Jet Airways is in discussions for a US$ 900 million resolution plan that could reduce Goyals’s stakeholding by half. But even that is contingent on the outcome of an EY forensic report.
Domestic lenders to Jet Airways led by the State Bank of India have proposed a US$ 900 million resolution plan that includes fresh equity investment and restructuring of loans of around US$ 450 million. This was shared at a meeting chaired by SBI, with attendees including Jet Airways Chairman Naresh Goyal along with senior management of the company and a representative from Eitihad Airways according to sources. The UAE-based airline Etihad Airways owns 24% equity in Jet Airways.
According to sources, the plan involves Naresh Goyal and Etihad putting in US$ 450 million worth of equity and Indian lenders restructuring US$ 450 million of debt. If approved, the plan will bring Naresh Goyal’s shareholding below 51%.
A resolution on the plan is needed by March 31, 2018, as per the stipulated 180-day period under RBI’s February 12 circular. It mandates that a resolution professional be appointed within 180 days in case of loan defaults by entities having an exposure of over Rs 2,000 crore. Jet Airway’s total debt is around Rs 8,000 crore and it has to fulfil repayment obligations of Rs 6,500 crore till March 2021. Alarm bells were also raised when Jet Airways did not pay December salaries to its senior management as well as pilots and engineers. Moreover, it has not been making timely payments to 15% of its 16,000 employees since August 2018 due to its liquidity problems.
Jet Airways has defaulted on its loan repayment to banks on January 1, after which its long term rating on bonds and loans was brought down from C to D by rating agency ICRA. Having suffered operational losses over the past three quarters, Jet has explored various options to raise funds, including stake sale in the Jet Privilege loyalty programme. It also entered into talks with the Tata Group on selling stake, which reportedly floundered due to disagreement on Goyal’s future status in the airline.
The airline needs around US$ 500 million by April to meet all its repayment obligations and operational expenses. According to the source, the lenders have assured vendors of Jet Airways that their dues will be cleared in three tranches by April, after which the payment cycle should get back on track. It is also possible that Goyal gives up operational control of Jet Airways to Etihad, which can take upto 49% stake under FDI norms.
Another report states that SBI could take upto 20% stake in the airline and Goyal may have to step down and continue in a non-executive role with around half his present stake. Someone from the Goyal family could also replace him. However, the lenders are also waiting for a forensic audit report by EY on Jet Airways’ viability before they release fresh loans. They are all the more apprehensive due to past precedents like Kingfisher Airlines and the Nirav Modi scam.

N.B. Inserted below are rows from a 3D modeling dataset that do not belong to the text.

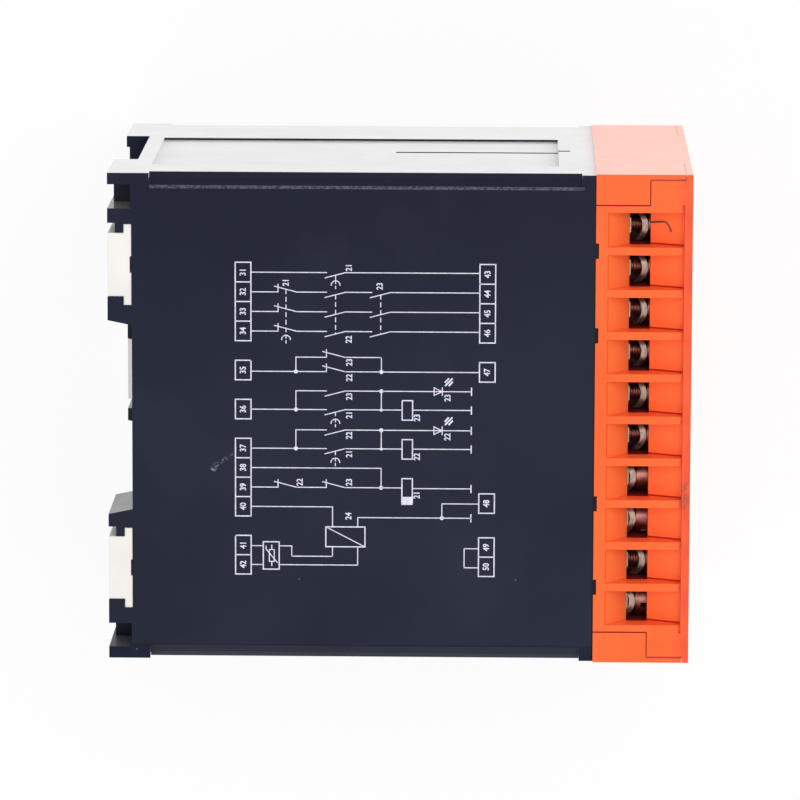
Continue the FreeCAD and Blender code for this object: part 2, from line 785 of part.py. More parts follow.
def make_terminals():
    """Twenty clamping washers and their screws, numbered from the right on each row."""
    pieces = []
    for row, top in enumerate((True, False)):
        for way in range(1, int(S.ways.value) + 1):
            number = row * int(S.ways.value) + way
            loose = way in LOOSE_WAYS_TOP or not top
            pieces.append(make_clamp(f"clamp_{number:02d}", way, top, loose))
            pieces.append(make_screw(f"screw_{number:02d}", way, top, loose))
    return pieces


def make_all():
    pieces = [
        make_housing(),
        make_front_cover(),
        make_terminal_strip("terminal_strip_top", True),
        make_terminal_strip("terminal_strip_bottom", False),
        make_latch("rail_latch_1", S.latch_offset, True),
        make_latch("rail_latch_2", -S.latch_offset, True),
        make_latch("rail_latch_3", sized(0), False),
        make_light_guide(),
        make_board("upper_board", True),
        make_board("lower_board", False),
        make_riser_card(),
        make_contact_plates("contact_plates_top", True),
        make_contact_plates("contact_plates_bottom", False),
        make_transformer(),
        make_capacitor(),
        make_varistor(),
    ]
    for index in range(3):
        low_x = S.relay_first + index * S.relay_pitch - S.relay_width / 2
        pieces.append(make_block(f"relay_{index + 1}", low_x, SEAM + S.relay_front_gap, S.relay_width,
                                 S.relay_length, S.relay_height))
    return pieces + make_terminals()


def check_document():
    """Stop on any failed feature and on any pocket that removes nothing."""
    for item in DOC.Objects:
        if "Invalid" in item.State or "Error" in item.State:
            raise RuntimeError(f"{item.Label} failed: {item.State}")
        if item.TypeId == "PartDesign::Pocket":
            if item.Shape.Volume > item.BaseFeature.Shape.Volume - 1e-6:
                raise RuntimeError(f"{item.Label} cuts nothing")


def export(pieces):
    os.makedirs("parts", exist_ok=True)
    for piece in pieces:
        if piece.Shape.isNull() or not piece.Shape.isValid():
            raise RuntimeError(f"{piece.Label} has no valid shape")
        piece.Shape.exportStep(f"parts/{piece.Label}.step")


PIECES = make_all()
DOC.recompute()
check_document()
export(PIECES)
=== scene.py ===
"""Looks of the safety relay: plastics, metal clamps, printed diagram, dirt, floor, light and camera."""
import json
import math

import bmesh
import bpy
from mathutils import Matrix, Vector
from mathutils.bvhtree import BVHTree


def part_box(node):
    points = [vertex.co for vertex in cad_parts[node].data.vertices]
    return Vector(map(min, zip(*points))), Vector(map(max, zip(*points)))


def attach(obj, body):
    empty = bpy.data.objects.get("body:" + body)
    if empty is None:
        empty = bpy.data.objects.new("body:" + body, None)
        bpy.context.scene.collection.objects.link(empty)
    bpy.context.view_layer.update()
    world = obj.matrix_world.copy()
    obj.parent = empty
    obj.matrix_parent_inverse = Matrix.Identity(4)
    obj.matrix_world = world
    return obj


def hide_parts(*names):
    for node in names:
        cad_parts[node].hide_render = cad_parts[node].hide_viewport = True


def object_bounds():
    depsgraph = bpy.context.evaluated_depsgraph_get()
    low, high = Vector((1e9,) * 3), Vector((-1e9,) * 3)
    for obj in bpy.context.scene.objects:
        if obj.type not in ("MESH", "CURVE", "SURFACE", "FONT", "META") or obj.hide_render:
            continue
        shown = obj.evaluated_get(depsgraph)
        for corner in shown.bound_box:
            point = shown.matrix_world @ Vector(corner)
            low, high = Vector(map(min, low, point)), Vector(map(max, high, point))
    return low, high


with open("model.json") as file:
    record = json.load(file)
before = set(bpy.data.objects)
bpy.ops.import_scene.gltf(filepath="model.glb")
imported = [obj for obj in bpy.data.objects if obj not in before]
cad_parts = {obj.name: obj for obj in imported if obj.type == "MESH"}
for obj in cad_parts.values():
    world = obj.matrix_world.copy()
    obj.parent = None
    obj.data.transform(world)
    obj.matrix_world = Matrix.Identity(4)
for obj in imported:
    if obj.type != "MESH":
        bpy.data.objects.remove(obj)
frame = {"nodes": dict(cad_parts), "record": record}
CAD_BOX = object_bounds()
MM = 0.001
ROOT = "module"

# places read from the frame, in metres
HOUSING_LOW, HOUSING_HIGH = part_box("housing")
STRIP_LOW, STRIP_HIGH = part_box("terminal_strip_top")
BACK_Y = HOUSING_HIGH[1]
FACE_Z = HOUSING_HIGH[2]
FRONT_Y = STRIP_LOW[1]
SEAM_Y = STRIP_HIGH[1]
HALF_HEIGHT = STRIP_HIGH[2] / 2
FRONT = FRONT_Y / MM
BLACK = (0.0, 0.0, 0.0, 1.0)
WHITE = (1.0, 1.0, 1.0, 1.0)

# places in millimetres; those of the wire entries are measured from the front face
ENTRY_PITCH = 7.75
ENTRY_HALF = 3.15
ENTRY_ROW_END = 38.8
ENTRY_FRONT = 1.4
ENTRY_BACK = 15.5
CHAMBER_FRONT = 7.52
CHAMBER_BACK = 11.33
CHAMBER_DROP = 4.2
REAR_FLOOR = 11.3
JOINT_STEP = 7.7
JOINT_INNER = 39.35
JOINT_OUTER = 44.0
JOINT_WIDTH = 0.3
# how far in from each end face the painted reflection reaches
SHEEN_DEPTH = 0.9
SEAM_SHADE = 0.28
CHAMFER_WIDTH = 2.6
BEVEL_SAMPLES = 4


# ---------------------------------------------------------------- materials
def new_material(name):
    """An empty node material and its node tree."""
    material = bpy.data.materials.new(name)
    material.use_nodes = True
    tree = material.node_tree
    tree.nodes.clear()
    return material, tree


def add_node(tree, kind, inputs=None, **settings):
    """Add a shader node; inputs maps a socket's name to a value or to another node's socket."""
    node = tree.nodes.new(f"ShaderNode{kind}")
    for key, value in settings.items():
        setattr(node, key, value)
    for key, value in (inputs or {}).items():
        socket = node.inputs[key]
        if isinstance(value, bpy.types.NodeSocket):
            tree.links.new(value, socket)
        else:
            socket.default_value = value
    return node


def srgb(red, green, blue):
    """Linear colour of an 8-bit sRGB one."""
    channels = []
    for value in (red, green, blue):
        value /= 255
        channels.append(value / 12.92 if value <= 0.04045 else ((value + 0.055) / 1.055) ** 2.4)
    return (*channels, 1.0)


def coordinates(tree):
    return add_node(tree, "TexCoord").outputs["Object"]


def noise(tree, scale, detail=3.0, vector=None):
    """Fractal noise between 0 and 1 over the object's own coordinates, scale in features a metre."""
    inputs = {"Vector": vector or coordinates(tree), "Scale": scale, "Detail": detail}
    return add_node(tree, "TexNoise", inputs).outputs["Fac"]


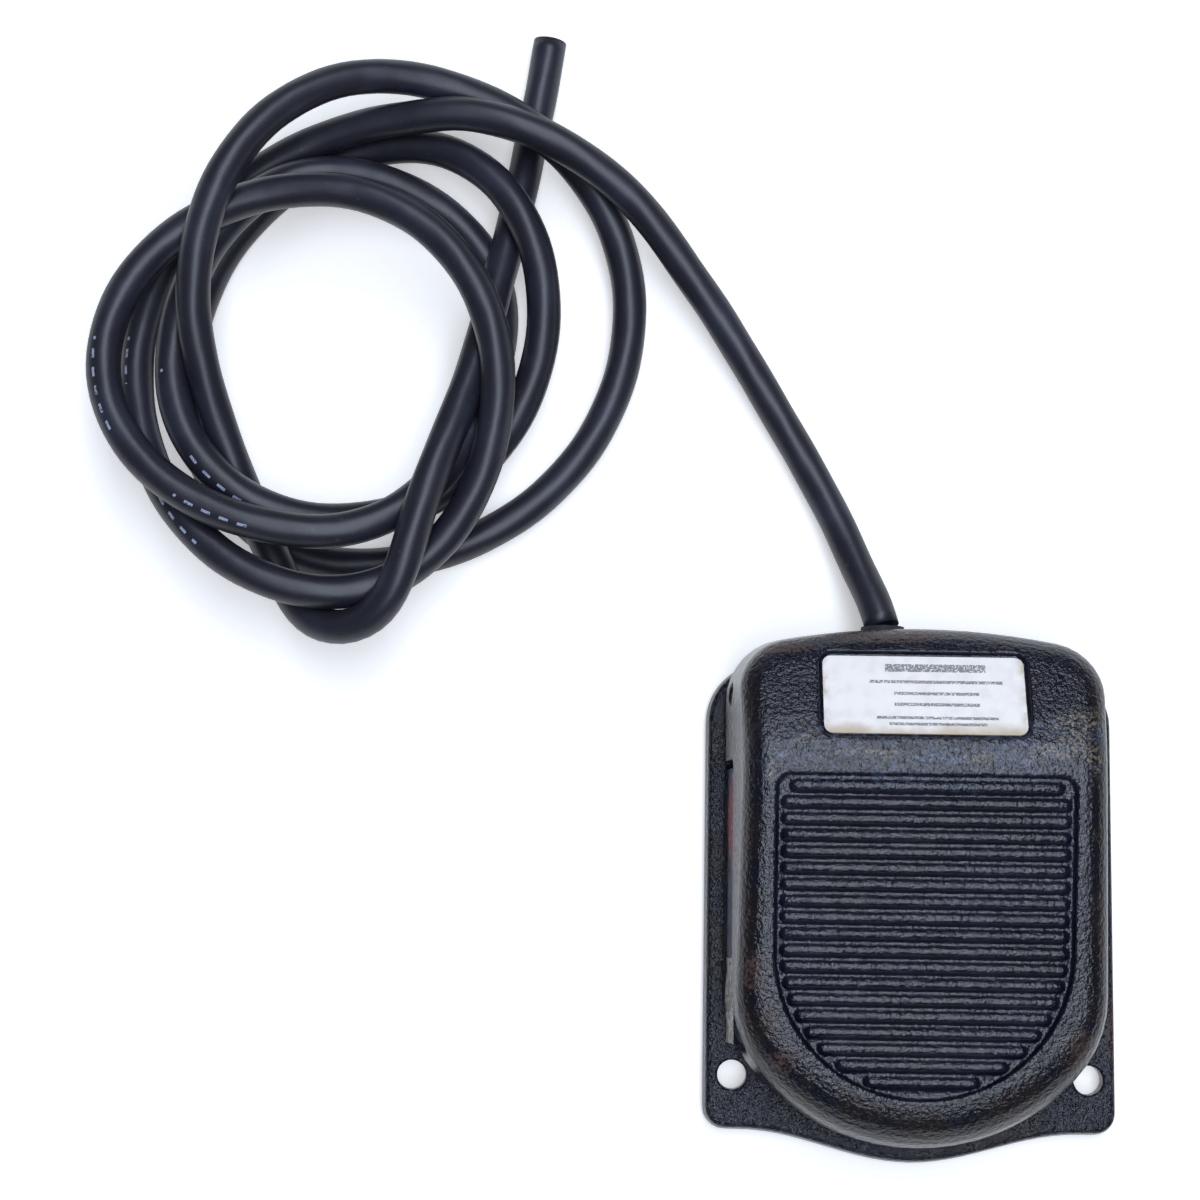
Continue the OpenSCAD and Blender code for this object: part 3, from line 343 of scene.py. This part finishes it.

If Jet Airways does not fulfil the loan commitment within 90 days, it will be categorized as an NPA, and its lenders can initiate insolvency proceedings.
As we had DKODED in our earlier report, the best option would have been for Naresh Goyal to sell off his stake and give up operational control. This could help Jet Airways tide over its existing troubles and live to fight another day. But in case the EY report turns out to be negative, even the window for this option could close very soon.